Fundamentally the firm’s software, rebranded to AIOps after Gartner coined the term, is an operations tool used by IT professionals responsible for delivering more services and keeping the infrastructure healthy. The firm’s software was written from scratch and has 50 patents pending on it, Tee said.
It is a cloud-resident software service with pricing based on volume, based on the number of events being managed. The company has raised approximately $100 million from investors including Goldman Sachs, and is close to being profitable, Tee said.
Customers include American Airlines, Verizon Media and GoDaddy. “The market is growing and maturing,” Tee said. “In two or three years, it will have completely supplanted the traditional IT operations base,” served for example by IBM, BMC and the former CA (now CA Technologies, owned by Broadcom).
A case study published by Moogsoft on GoDaddy outlined how the company needed to replace its IT operations infrastructure after making a commitment to Amazon AWS as its primary platform.
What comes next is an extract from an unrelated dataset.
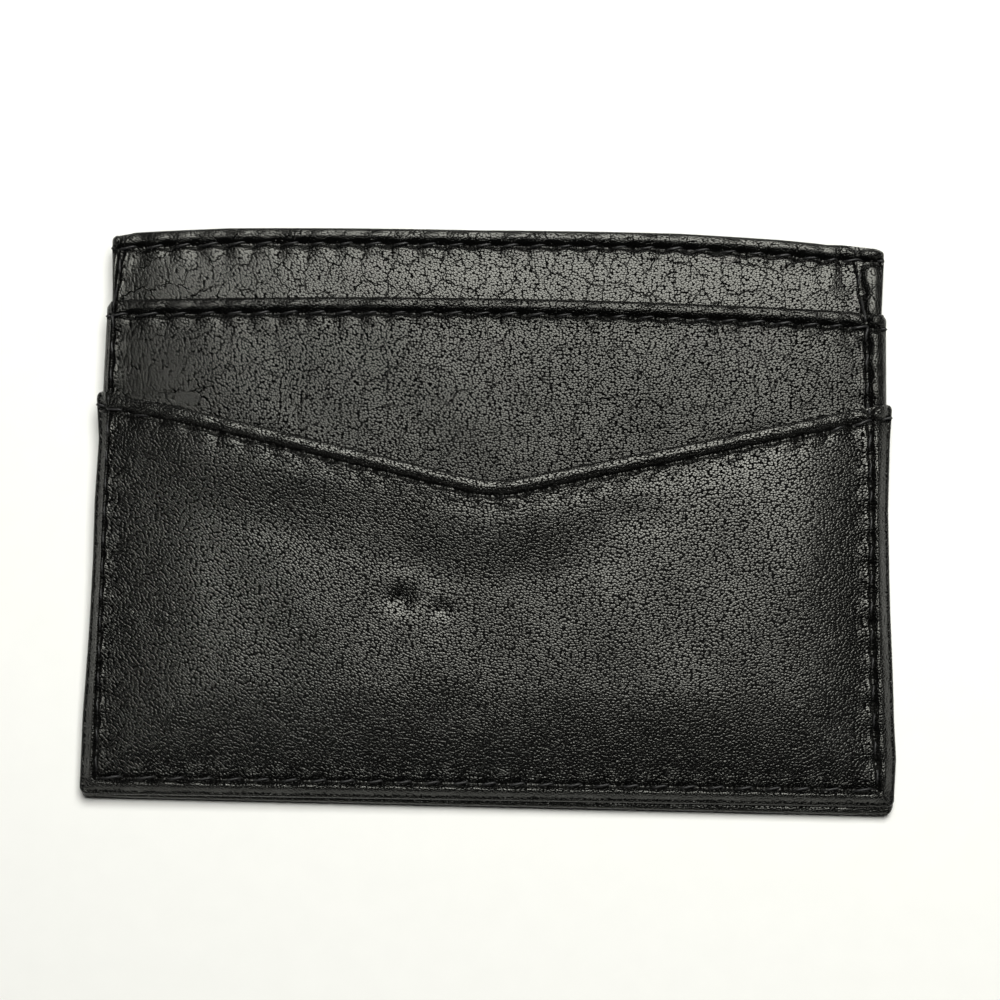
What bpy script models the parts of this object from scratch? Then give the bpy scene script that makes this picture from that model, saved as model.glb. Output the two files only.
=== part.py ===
"""A slim card wallet in black leather, empty, lying on its back.

Metres, +Z up. X runs along the wallet's width, Y towards its mouths and Z out of
its front. Z = 0 is the flat outer face of the back pocket that it rests on.

Two sewn halves share one centre pocket. Each half is a stack of leather tiers,
and each tier is narrower than the one outside it. Depths in a half are measured
outwards from the middle of the centre pocket.
"""

import math
from dataclasses import dataclass

import bmesh
import bpy

# Outline, seen from the front
WIDTH = 0.1010
HEIGHT = 0.0721
TIER_STEP = 0.0006
CORNER_RADIUS = 0.0010
MOUTH_ARCH = 0.0011
MIDDLE_MOUTH_DROP = 0.0086
OUTER_MOUTH_DROP = 0.0201
V_DEPTH = 0.0114
V_SOFTENING = 0.0035
TIER_COVER = 0.0050

# Leather: a skin whose edges are turned over into a second layer
SKIN = 0.00055
FLAP = 0.00035
FLAP_WIDTH = 0.0060
FLAP_SKIVE = 0.0008
SKIVED_SKIN = 0.00035
CROWN = 0.0005
CROWN_REACH = 0.0120

# Fabric and shield sheets inside
LINING = 0.00020
SHIELD = 0.00010
LAYER_GAP = 0.00010
CENTRE_GAP = 0.00020
LINING_REVEAL = 0.0006
SEAM_ALLOWANCE = 0.0004
SHIELD_INSET = 0.0050

# Lockstitch seams: thread that lies in a groove pressed into the leather
STITCH = 0.0035
THREAD_RADIUS = 0.00018
THREAD_GAP = 0.00003
STITCH_LIFT = 0.00004
THREAD_COVER = 0.00002
THREAD_END_GAP = 0.00030
GROOVE_WALL_SHARE = 0.77
BEAD_FLAT = 0.00090
SIDE_MARGIN = 0.00020
BOTTOM_MARGIN = 0.0010
SEAM_NOTCH = 0.00030

# Finishes: colour, roughness, metallic
BLACK_LEATHER = ("black_leather", (0.016, 0.016, 0.015), 0.46, 0.0)
BLACK_THREAD = ("black_thread", (0.010, 0.010, 0.010), 0.60, 0.0)
DARK_LINING = ("dark_lining", (0.030, 0.030, 0.032), 0.80, 0.0)
SHIELD_FOIL = ("shield_foil", (0.420, 0.430, 0.440), 0.45, 0.8)

# Worked out from the sizes above
FOLD = SKIN + FLAP
FOLD_RADIUS = FOLD / 2
FOLD_TURNS = (0, math.pi / 4, math.pi / 2)
THREAD_SEAT = (THREAD_RADIUS + THREAD_GAP) * math.hypot(1, GROOVE_WALL_SHARE)
GROOVE_DEPTH = THREAD_SEAT + THREAD_RADIUS + STITCH_LIFT + THREAD_COVER
GROOVE_HALF = GROOVE_DEPTH / GROOVE_WALL_SHARE
EDGE_CLEARANCE = THREAD_RADIUS + THREAD_GAP
MOUTH_SEAM = FOLD_RADIUS + BEAD_FLAT + GROOVE_HALF
BOTTOM_SEAM = FOLD_RADIUS + BOTTOM_MARGIN + GROOVE_HALF
INNER_TIER = WIDTH / 2 - 2 * TIER_STEP
SIDE_SEAM = INNER_TIER - FOLD_RADIUS - SIDE_MARGIN - GROOVE_HALF
SHEET_HALF = SIDE_SEAM + SEAM_ALLOWANCE
SHEET_LOWER_EDGE_INSET = BOTTOM_SEAM - SEAM_ALLOWANCE
FLAT_ANGLE = math.radians(0.02)
ARCH_SPANS = 4

BOTTOM = -HEIGHT / 2
TOP_MOUTH = BOTTOM + HEIGHT - MOUTH_ARCH
MIDDLE_MOUTH = TOP_MOUTH - MIDDLE_MOUTH_DROP
OUTER_MOUTH = TOP_MOUTH - OUTER_MOUTH_DROP
MIDDLE_LOWER_EDGE = OUTER_MOUTH - V_DEPTH - TIER_COVER
TOP_LOWER_EDGE = MIDDLE_MOUTH - TIER_COVER

# Depths of the layers that stay flat against the centre pocket
BODY_LINING_DEPTH = CENTRE_GAP / 2
SHIELD_DEPTH = BODY_LINING_DEPTH + LINING + LAYER_GAP
TAIL_DEPTH = SHIELD_DEPTH + SHIELD + LAYER_GAP
OVER_TAIL_DEPTH = TAIL_DEPTH + LINING + LAYER_GAP


def between(start, end, share):
    return start + (end - start) * share


@dataclass
class Tier:
    """One leather panel of a half: its outline, and how deep its inner face lies at either end."""

    half_width: float
    lower_edge: float
    mouth_ends: float
    depth_low: float
    depth_mouth: float
    shape: str = "arch"
    turned: bool = False
    crown: float = 0.0

    def mouth(self, x):
        """Height of the mouth's fold at x."""
        if self.shape == "v":
            reach = V_SOFTENING
            across = abs(x) if abs(x) > reach else (x * x / reach + reach) / 2
            return self.mouth_ends - V_DEPTH * (1 - across / self.half_width)
        height = self.mouth_ends + MOUTH_ARCH * (1 - (x / self.half_width) ** 2)
        if self.shape == "notched arch":
            height -= SEAM_NOTCH * max(0, 1 - abs(abs(x) - SIDE_SEAM) / GROOVE_HALF)
        return height

    def rise(self, y):
        """Share of the way from the lower edge to the ends of the mouth."""
        return (y - self.lower_edge) / (self.mouth_ends - self.lower_edge)

    def inner(self, y):
        """Depth of the turned flaps' inner face."""
        return between(self.depth_low, self.depth_mouth, self.rise(y))

    def thickness(self, y):
        return FOLD if self.turned else between(SKIVED_SKIN, FOLD, self.rise(y))

    def puff(self, x, y):
        """How far the pocket swells outwards, away from the seams that hold it."""
        if not self.crown:
            return 0
        from_seam = min(SIDE_SEAM - abs(x), y - self.lower_edge - BOTTOM_SEAM) - GROOVE_HALF
        share = min(1, max(0, from_seam / CROWN_REACH))
        return self.crown * share * (2 - share)

    def outer(self, x, y):
        return self.inner(y) + self.thickness(y) + self.puff(x, y)

    def thread_depth(self, x, y):
        """Depth of a thread's centre where it is pulled down into its groove."""
        return self.outer(x, y) - GROOVE_DEPTH + THREAD_SEAT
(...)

GoDaddy had been relying on CA Spectrum, a legacy event management system. Customers were experiencing issues before the GoDaddy operational teams were aware of them, not a best practice.
“We came to Moogsoft because we’re experiencing significant business growth and our legacy event management systems couldn’t scale, nor could they accommodate new data sources like AWS,” stated Felix Gorodishter, Principal Architect for Monitoring at GoDaddy. “Moogsoft was initially deployed as a layer on top of these systems, but now it is completely replacing the legacy systems.”
The migration enables GoDaddy to be able to deploy software globally in minutes. The company is expecting to see a 50 percent reduction in mean time to resolve issues through earlier detection of incidents, and fewer support escalations. GoDaddy’s existing monitoring tools and AWS cloud tools have now been integrated with Moogsoft.